In the first chapter of Acts, Jesus alludes to sending the Holy Spirit onto his disciples:
While meeting with them, he enjoined them not to depart from Jerusalem, but to wait for “the promise of the Father about which you have heard me speak; for John baptized with water, but in a few days you will be baptized with the holy Spirit.” (Acts 1:4-5)
Jesus went on to tell them in the “Great Commission,” in his final words before ascending to heaven, “You will be my witnesses in Jerusalem, throughout Judea and Samaria, and to the ends of the earth.” (Acts 1:8)
The next chapter of Acts contains the fulfillment of Jesus’s words. As the disciples were gathered in the upper room with others (a group of about 120 total), the Holy Spirit descended on them.
“And suddenly there came from the sky a noise like a strong driving wind, and it filled the entire house in which they were. Then there appeared to them tongues as of fire, which parted and came to rest on each one of them. And they were all filled with the holy Spirit and began to speak in different tongues, as the Spirit enabled them to proclaim.” (Acts 2:2-4)
Those gathered saw this as their baptism “with the Holy Spirit,” as Jesus had promised and recognized this as their commissioning to be Jesus’s witnesses “to the ends of the earth.” This is why Pentecost is known as the birth of the Church.
Pentecost in the Old Testament
The Christian celebration of Pentecost has roots in Jewish customs, as it is related to the Jewish feast of Shavuot.
Shavuot, also known as Feast of the Weeks (and sometimes referred to in other ways) celebrates Moses receiving the Torah at Mt. Sinai. It’s celebrated 50 days (seven weeks) after Passover, hence the name “Feast of the Weeks.”
It also celebrates the harvest, as we learn in Exodus:
“You shall keep the feast of Weeks with the first fruits of the wheat harvest, likewise, the feast of the Ingathering at the close of the year.” (Exodus 34:22)
When we hear “Pentecost” these days, we think of events we learn about in the Acts of the Apostles. When Acts of the Apostles mentions Jesus’s followers being gathered for Pentecost, it means they were together in Jerusalem for the “Jewish” Pentecost.
Pentecost Bible Readings and Scripture
Pentecost liturgies usually spotlight similar portions of Scripture each year.
The account of the Pentecost in the Acts of the Apostles normally represents the first reading.

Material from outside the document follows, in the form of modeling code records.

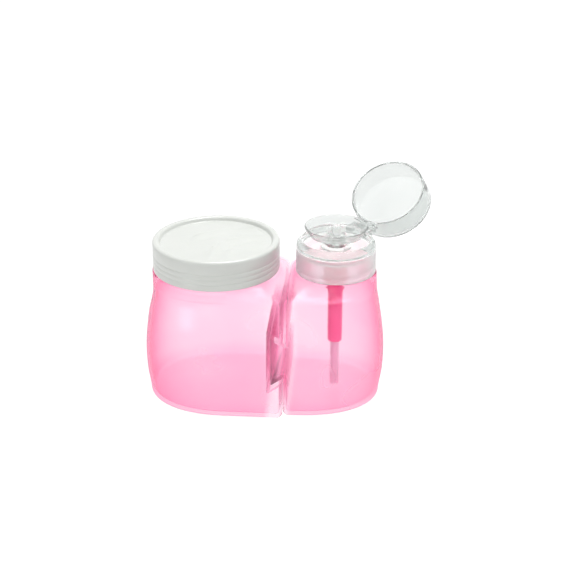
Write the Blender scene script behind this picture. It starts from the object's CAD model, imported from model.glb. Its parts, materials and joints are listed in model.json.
# %% [markdown]
# # A salon set: cotton jar and remover pump bottle
# Two blow-moulded pink containers lock side by side. The wide one holds cotton pads under a white
# screw lid. The narrow one holds remover, and its pump lifts a little into a clear press cup.
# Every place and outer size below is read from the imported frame, so the looks sit on the mechanics.

# %% Load the frame
import json
import math

import bmesh
import bpy
from mathutils import Matrix, Vector


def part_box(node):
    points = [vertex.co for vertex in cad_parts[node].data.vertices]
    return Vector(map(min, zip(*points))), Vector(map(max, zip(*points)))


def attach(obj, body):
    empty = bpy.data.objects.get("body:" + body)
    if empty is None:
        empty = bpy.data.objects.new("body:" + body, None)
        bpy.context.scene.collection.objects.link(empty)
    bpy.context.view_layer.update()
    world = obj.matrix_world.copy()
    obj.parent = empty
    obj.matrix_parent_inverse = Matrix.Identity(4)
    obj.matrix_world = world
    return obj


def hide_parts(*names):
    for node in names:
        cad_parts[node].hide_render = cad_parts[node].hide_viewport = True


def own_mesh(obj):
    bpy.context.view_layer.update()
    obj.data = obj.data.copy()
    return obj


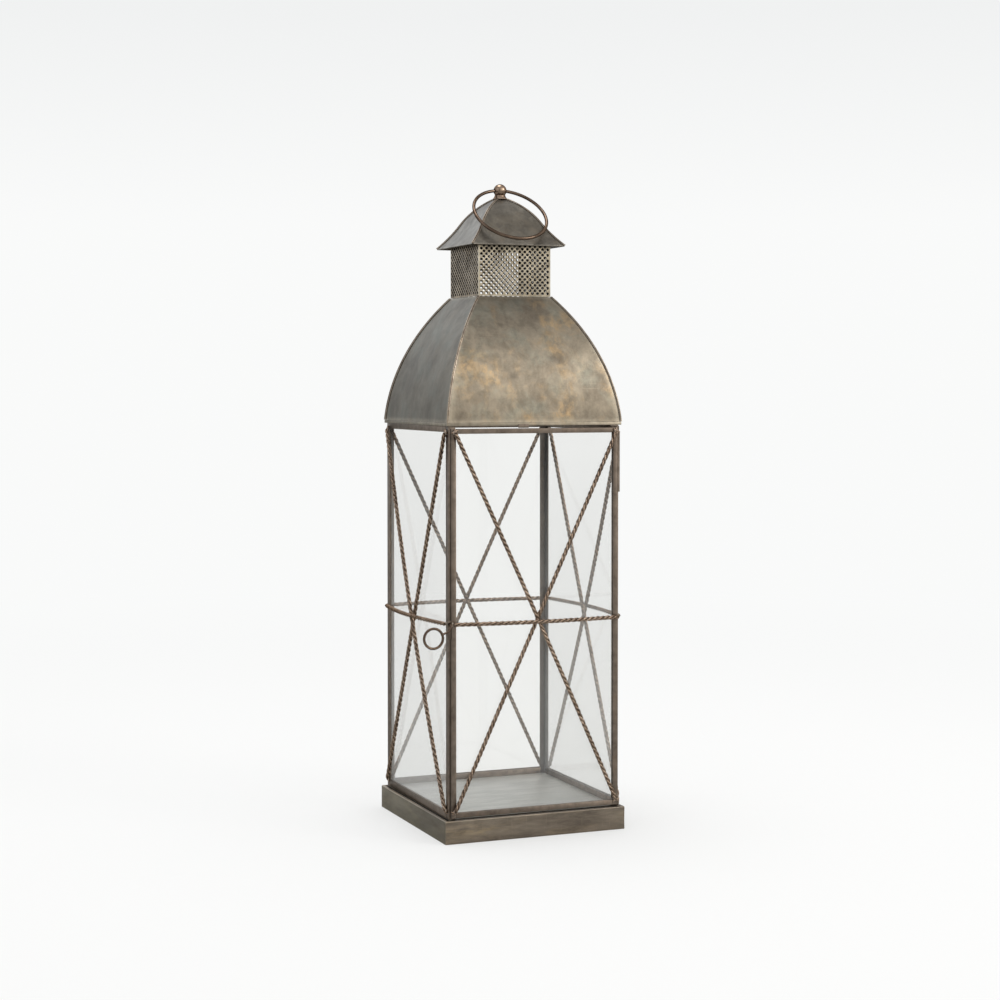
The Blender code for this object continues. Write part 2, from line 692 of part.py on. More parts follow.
def main():
    clear_scene()
    mats = make_materials()
    build_base(mats)
    build_posts(mats)
    build_rails(mats)
    build_panes(mats)
    build_floor(mats)
    for side in FIXED_SIDES:
        build_ropes("rope_" + side + "_", -FRAME_HALF, SIDES[side], mats["rope_copper"])
    build_dome(mats)
    build_shell("dome", dome_outline(), mats["dome_brass"])
    build_neck(mats)
    build_shell("cap", cap_outline(), mats["cap_bronze"])
    build_finial(mats)
    build_handle(mats)
    door_pivot = add_pivot("door_axis", (HINGE_X, HINGE_Y, DOOR_BOTTOM))
    build_door(mats, door_pivot)
    build_hinges(mats, door_pivot)
    build_latch(mats, door_pivot)


main()
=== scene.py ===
"""The looks of the candle lantern: aged brass sheet work, twisted-wire bars, perforated neck,
clear glass, and a pale studio around it. Metres, +Z up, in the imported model's own frame.
"""
import json
import math

import bmesh
import bpy
import numpy as np
from mathutils import Matrix, Vector, noise


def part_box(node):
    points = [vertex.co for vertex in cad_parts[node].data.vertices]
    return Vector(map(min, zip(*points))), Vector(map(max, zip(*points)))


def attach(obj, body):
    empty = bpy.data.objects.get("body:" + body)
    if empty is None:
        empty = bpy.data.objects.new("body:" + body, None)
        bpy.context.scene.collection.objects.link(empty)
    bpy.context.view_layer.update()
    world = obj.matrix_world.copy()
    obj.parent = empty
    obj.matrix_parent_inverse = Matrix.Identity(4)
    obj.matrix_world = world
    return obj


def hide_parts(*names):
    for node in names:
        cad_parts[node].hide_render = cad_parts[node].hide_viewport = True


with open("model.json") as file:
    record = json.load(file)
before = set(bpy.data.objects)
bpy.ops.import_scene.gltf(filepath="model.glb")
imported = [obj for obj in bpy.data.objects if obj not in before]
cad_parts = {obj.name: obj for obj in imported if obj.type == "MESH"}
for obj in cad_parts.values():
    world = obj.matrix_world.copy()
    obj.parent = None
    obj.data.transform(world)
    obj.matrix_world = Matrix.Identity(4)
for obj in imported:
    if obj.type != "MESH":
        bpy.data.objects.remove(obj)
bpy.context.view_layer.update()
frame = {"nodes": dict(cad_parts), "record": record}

NODES = frame["nodes"]
MM = 0.001
SIDES = {"front": 0, "right": 1, "back": 2, "left": 3}  # quarter turns from the front
CORNERS = {"front_left": 0, "front_right": 1, "back_right": 2, "back_left": 3}
SLOTS = {row["node"]: row["material_slot"] for row in frame["record"]["subparts"]}

# ---- twisted wire ----
STRANDS = 3
ROPE_BAR = 2.0 * MM  # the CAD bars' radius
STRAND_RADIUS = 1.10 * MM
LAY_RADIUS = STRAND_RADIUS * 2 / math.sqrt(3)  # strand centres' distance from the rope's
LAY_LENGTH = 20 * MM
STRAND_SIDES = 9
STEPS_PER_TURN = 18
STRAND_TAPER = 2.5 * MM  # length over which the ends draw in
TAIL_DROP = 1.0 * MM  # a splayed strand comes down onto the frame
# the crown value that the wire's material reads: outside of the rope, a cut end, solder; low
# values, in the grooves, get painted shade
ROPE_CROWN, TAIL_CROWN, SOLDER_CROWN = 0.8, 0.78, 1.0
# a strand's cut end: (turn away from the rope, further bend, length in mm)
CORNER_TAILS = ((0.85, 0.9, 4.4), (0.05, -1.3, 4.2), (-0.8, -1.0, 4.6))
LEVEL_TAILS = ((0.8, -2.2, 1.3), (-0.8, 1.8, 1.2))
LEVEL_LUMP = (1.6 * MM, 1.3 * MM, 2.3 * MM)  # solder at a bar's ends
CORNER_LUMP = (2.5 * MM, 1.3 * MM, 2.7 * MM)
# a folded seam's section: (side of the corner, distance from it, height above the sheet), in mm
SEAM_SECTION = (("front", 2.3, 0.3), ("front", 2.45, 0.6), ("front", 2.25, 0.95),
                ("front", 1.5, 1.0), ("front", 1.15, 0.6), ("front", 0.85, 1.05),
                ("front", 0.3, 1.3), ("side", 0.3, 1.3), ("side", 0.85, 1.1),
                ("side", 1.25, 0.95), ("side", 1.45, 0.6), ("side", 1.3, 0.3),
                ("front", 0.0, 0.3))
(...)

The Gospel often comes from John and features passages in which Jesus addresses the disciples about the Holy Spirit.
The USCCB contains full daily readings for Pentecost and each day.
Prayers for Pentecost
Pentecost is an important time for prayer and for listening to how God calls and commissions us, as he did the disciples.
In his 2021 Pentecost homily, Pope Francis implored people to “open your hearts to the Holy Spirit.”
Holy Spirit prayers are popular during Pentecost, and can be as simple as repeating “Come, Holy Spirit” quietly in your head whenever time allows during the day.
Also, consider the following short prayers:
- “Heavenly Father, on this Pentecost day, let me feel the Holy Spirit wash over me, guiding me in Your ways and helping me to hear Your call.”
- “May the Holy Spirit strengthen me, protect me, encourage me and guide me today and all days.”
- “God, quiet my heart and head so I can be mindful of the gift of the Holy Spirit in my life. In the voices of others, may I discern Your voice. In the actions of others, may I recognize Your love. In moments of stress, may I feel the peace that Your spirit brings. Amen.”
Frequently Asked Questions about Pentecost
Pentecost celebrates the Holy Spirit coming descending upon the Apostles, as Jesus said it would. Many recognize Pentecost as the birth of the Church.
Red is the official Church color for Pentecost, symbolizing the fire of the Holy Spirit.
Pentecost falls 50 days (seven weeks) after Easter and 10 days after the Ascension.
Pentecost always falls 50 days after Easter. In 2023, Pentecost will take place on Sunday, May 28.